Let's consider the equation x² + y² + z² = 4z.

First, convert to cylindrical coordinates:

r² + z² = 4z

Then, use the relationships between cylindrical and spherical coordinates:

r = ρ sin φ z = ρ cos φ

Substitute these into the cylindrical equation:

(ρ sin φ)² + (ρ cos φ)² = 4(ρ cos φ)

ρ² (sin²φ + cos²φ) = 4ρ cos φ

ρ² = 4ρ cos φ

Assuming ρ ≠ 0:

ρ = 4 cos φ

This represents the equation of a sphere in spherical coordinates.

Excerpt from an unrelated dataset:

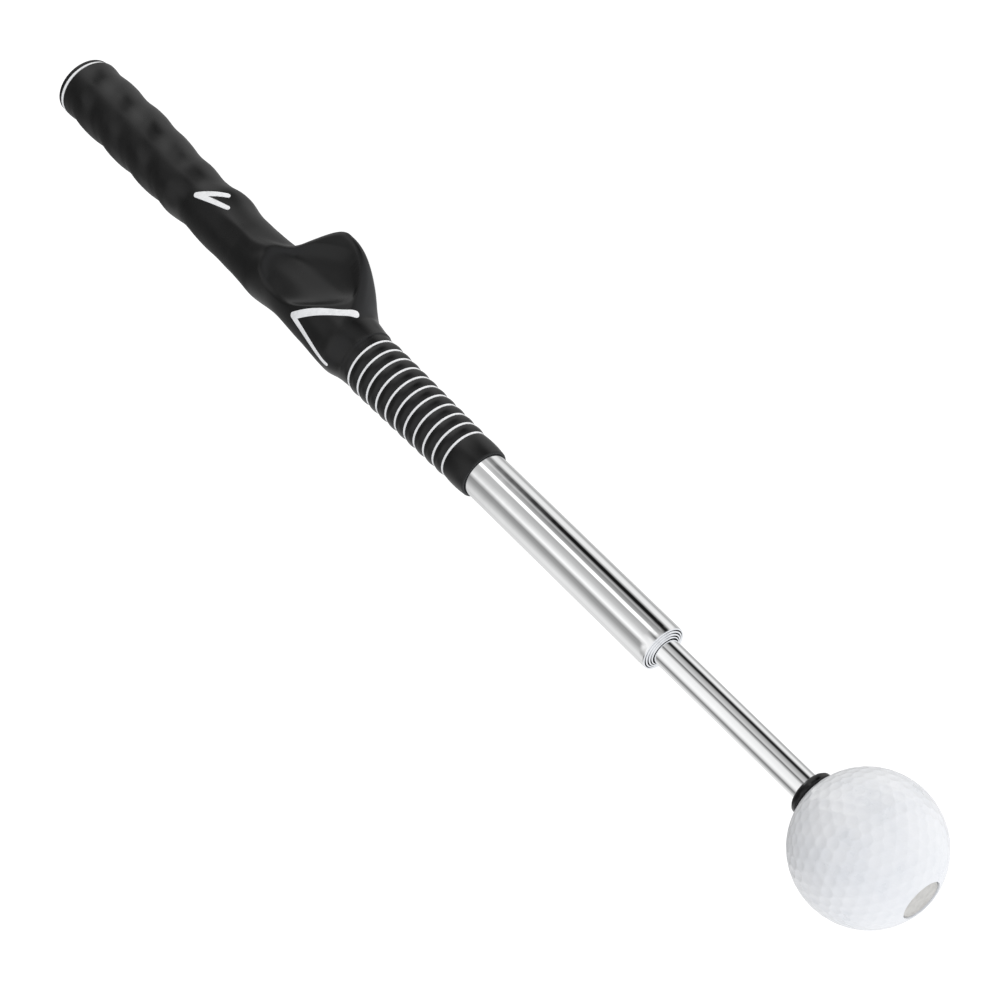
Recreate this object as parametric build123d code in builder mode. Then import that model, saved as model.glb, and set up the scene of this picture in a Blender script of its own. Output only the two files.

Advanced Considerations and Applications

The conversion between Cartesian and spherical coordinates is essential in various advanced applications:

Electromagnetism: Calculating electric and magnetic fields in spherically symmetric systems.
Quantum Mechanics: Solving the Schrödinger equation for atoms and molecules.
Fluid Dynamics: Analyzing fluid flow around spheres or other spherically shaped objects.
Gravitational Physics: Modeling gravitational fields around celestial bodies.
Computer Graphics: Creating realistic 3D models and rendering scenes.

Understanding the nuances of these conversions is vital for tackling complex problems in these and other scientific and engineering fields. Mastering these techniques opens doors to more efficient problem-solving and a deeper understanding of three-dimensional space.

Conclusion

Converting equations to spherical coordinates is a powerful mathematical tool with widespread applications across numerous disciplines. This article provided a detailed explanation of the conversion process, supported by diverse examples ranging from simple spheres to more complex cones. Understanding this transformation allows for simpler representations of spherically symmetric problems, streamlining calculations and fostering a more intuitive grasp of the underlying physical or mathematical concepts. By mastering this technique, you equip yourself with a valuable skill set essential for advanced studies and professional applications in various scientific and engineering fields. Remember to always consider the domain of your variables and carefully handle trigonometric functions during the conversion process for accurate results.